Bad-Faves: Bringing Down the House

I watched this 2003 hit for the first time in over a decade. Ouch.

  Bringing Down the House  (Touchstone Pictures)

Bringing Down the House (Touchstone Pictures)

Bad-Faves is a section where I explore my problematic faves (people or content) and try (and fail) to salvage any moral or societal good from them.

Like every other branch, my local HMV store (RIP) would often house endless stands of pointless DVDs. Most of these were films ranging from bad (The Day After Tomorrow) to stunningly mediocre (I don’t own a film good enough to fit this description).

One of my previous, mindless purchases includes the 2003 comedy Bringing Down the House, starring Steve Martin and Queen Latifah. Described as a “US box office smash”, the film somehow grossed a now-unbelievable $164m total worldwide against a budget of $33m. The story begins with recently divorced, workaholic dad Peter Sanderson (Steve Martin) befriending a white blonde woman in an online forum named Charlene. The two decide to meet. Unfortunately for Peter, Charlene (Queen Latifah) isn’t a lawyer like he is. She’s a black woman convicted of armed robbery.

What follows is a series of crass jokes, obvious setups and lots of physical comedy as Charlene persuades Peter to help overturn her record, insisting she never committed the crime. This also means Peter lets Charlene stay in his house, helping him get out of his professional and personal funk, as he tries to woo ex-wife Kate again (Jean Smart) and acquire the contract of wealthy heiress Virginia Arness (Joan Plowright). Oh, and he never catches a break thanks to the evil former sis-in-law (Missi Pyle) or animated and pervy friend (Eugene Levy), making spending time with his kids even more difficult to arrange.

Now you might think this sounds like your average, quirky, mainstream comedy but the main issue - and source of comedy - derives from the assumption that virtually every white person in this film is either openly or secretly racist. It’s what causes Peter to hide Charlene from a racist neighbour (played by Betty White - as if this cast wasn’t already great) and have Charlene play the nanny to Peter’s kids.

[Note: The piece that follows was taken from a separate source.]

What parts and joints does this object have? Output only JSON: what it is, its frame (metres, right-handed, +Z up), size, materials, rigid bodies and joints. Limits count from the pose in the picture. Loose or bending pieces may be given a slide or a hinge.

This involves a particularly amazing scene where Charlene is dressed as a 1950s nanny as she overlooks Joan Plowright’s character singing a “negro spiritual” with the lyrics “Mama, is master going to sell us tomorrow?” which is...yep, exactly. Another memorable moment involves Kate assuming Peter is now hooking up with Charlene, protesting that “once you go black, you never go back” and will be unable to win him back.

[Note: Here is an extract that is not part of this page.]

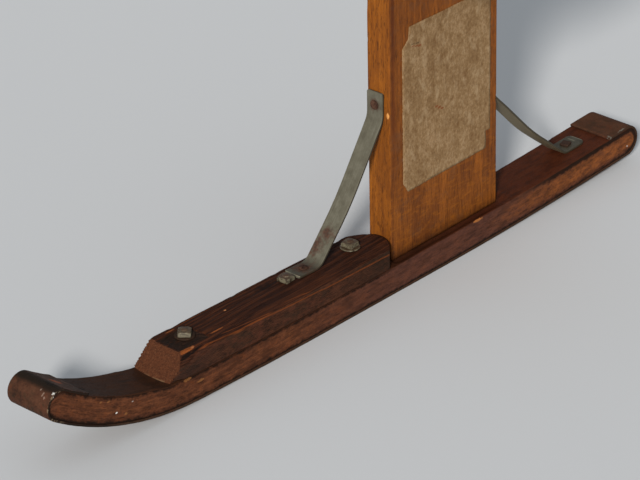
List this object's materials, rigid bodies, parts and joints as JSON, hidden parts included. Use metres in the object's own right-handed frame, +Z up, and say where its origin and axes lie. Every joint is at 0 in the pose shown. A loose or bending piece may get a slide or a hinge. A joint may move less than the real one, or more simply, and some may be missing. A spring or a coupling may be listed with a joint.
{
  "type": "wooden sled",
  "caption": "One-runner stool sled: an upturned wooden runner with an iron shoe, a bolted block, a post held by two strap braces, and a board seat.",
  "frame": {"origin": "on the ground, in the middle of the flat stretch of the shoe that the sled stands on", "axes": "+X forward towards the upturned tip, +Y to the sled's left, +Z up"},
  "size_m": [1.0763, 0.34, 0.465],
  "materials": {
    "runner_wood": "reddish dark brown stain, worn satin",
    "block_wood": "near-black weathered brown, dry",
    "post_wood": "golden orange varnish, worn",
    "seat_wood": "brown varnish, worn satin",
    "shoe_iron": "brown rust with bare worn edges",
    "strap_steel": "dull grey with rust",
    "bolt_steel": "dull and rusty",
    "nut_steel": "dull grey",
    "washer_steel": "dull grey",
    "rusty_screws": "rusted",
    "seat_screw_steel": "dull grey",
    "patch_paper": "aged tan, mottled"
  },
  "bodies": {
    "root": {"cleat_left": "seat_wood", "cleat_right": "seat_wood", "cleat_screws": "seat_screw_steel", "front_block": "block_wood", "front_bolt": "bolt_steel", "front_brace": "strap_steel", "front_foot_screw": "rusty_screws", "front_nut": "nut_steel", "front_post_screw": "rusty_screws", "front_washer": "rusty_screws", "middle_bolt": "bolt_steel", "middle_nut": "nut_steel", "paper_patch": "patch_paper", "post": "post_wood", "rear_bolt": "bolt_steel", "rear_brace": "strap_steel", "rear_foot_bolt": "rusty_screws", "rear_nut": "nut_steel", "rear_post_screw": "rusty_screws", "rear_washer": "washer_steel", "runner": "runner_wood", "runner_shoe": "shoe_iron", "seat": "seat_wood", "seat_screws": "seat_screw_steel", "shoe_screws": "rusty_screws"}
  },
  "joints": []
}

And that’s the real problem here. Although using racial misunderstanding can often lead to subtle, complex or even coarse humour in films and TV shows, the central confusion throughout the film is Peter wondering why Charlene “acts” black, being surprised by her intelligence and use of legal arguments that could overturn her robbery conviction. As a brown Muslim with a Yorkshire accent, I’m familiar with similar presumptions made of me and other people of colour with regards to our abilities and experiences. This trope of whiteness being a substitute to meaning educated and civilised will always be the laziest form of racism.

There are other, lesser problems here too. For example, Eugene Levy was great in the American Pie films with his signature deadpan delivery. Here, he goes beyond his peak with his overzealous character. Then again, he did somehow reach a second peak, getting a leading role with Samuel L Jackson in The Man soon after this, a film I refuse to look up. Something else that goes way beyond its welcome is an extended, slapstick fight scene between Charlene and Ashley, Missi Pyle’s character.

Also, there is quite clearly an editing error. In between two nighttime scenes, Peter is confronted by his bosses at work about his personal life. We can let this go, given the film was edited by Gerald Greenberg, a chap nominated for Oscars for editing the minor hits Apocalypse Now, Kramer vs Kramer and The French Connection, winning for the latter. Oh, and given we’ve mentioned the insanely talented cast, the film was directed by Adam Shankman, a well-regarded choreographer whose credits are objectively impressive.

But how the heck can this still be a “fave” of mine? Okay, that term is very loosely used here. This DVD was stored in an Orange-branded box (the company now known as EE) that I hadn’t opened for at least five years, just to get my excuse out of the way. It even skipped twice during playback.

One major plus is how the film is shockingly progressive in one area, with Queen Latifah shouting the phrase “no means no” with regards to consent when humiliating a minor character. Contrast this with the recent revelations of sexual misconduct across Hollywood and the simultaneous awarding of Gary Oldman, Kobe Bryant, Casey Affleck and others, hearing “no means no” in a film over fifteen years old is pretty refreshing.

It’s also fairly amazing to hear Joan Plowright say “teabag”, smoke a joint in a nightclub and call a crowd of people “pussies” in the same film. In fact, her crazy character is the main reason I’m yet to trash my copy of this film. That doesn’t mean it hasn’t aged worse than it already had upon release. I’m now left wondering how far social media would have taken this movie to task and made it at least a noticeable footnote in recent cinema history. For now, it remains a forgotten turd.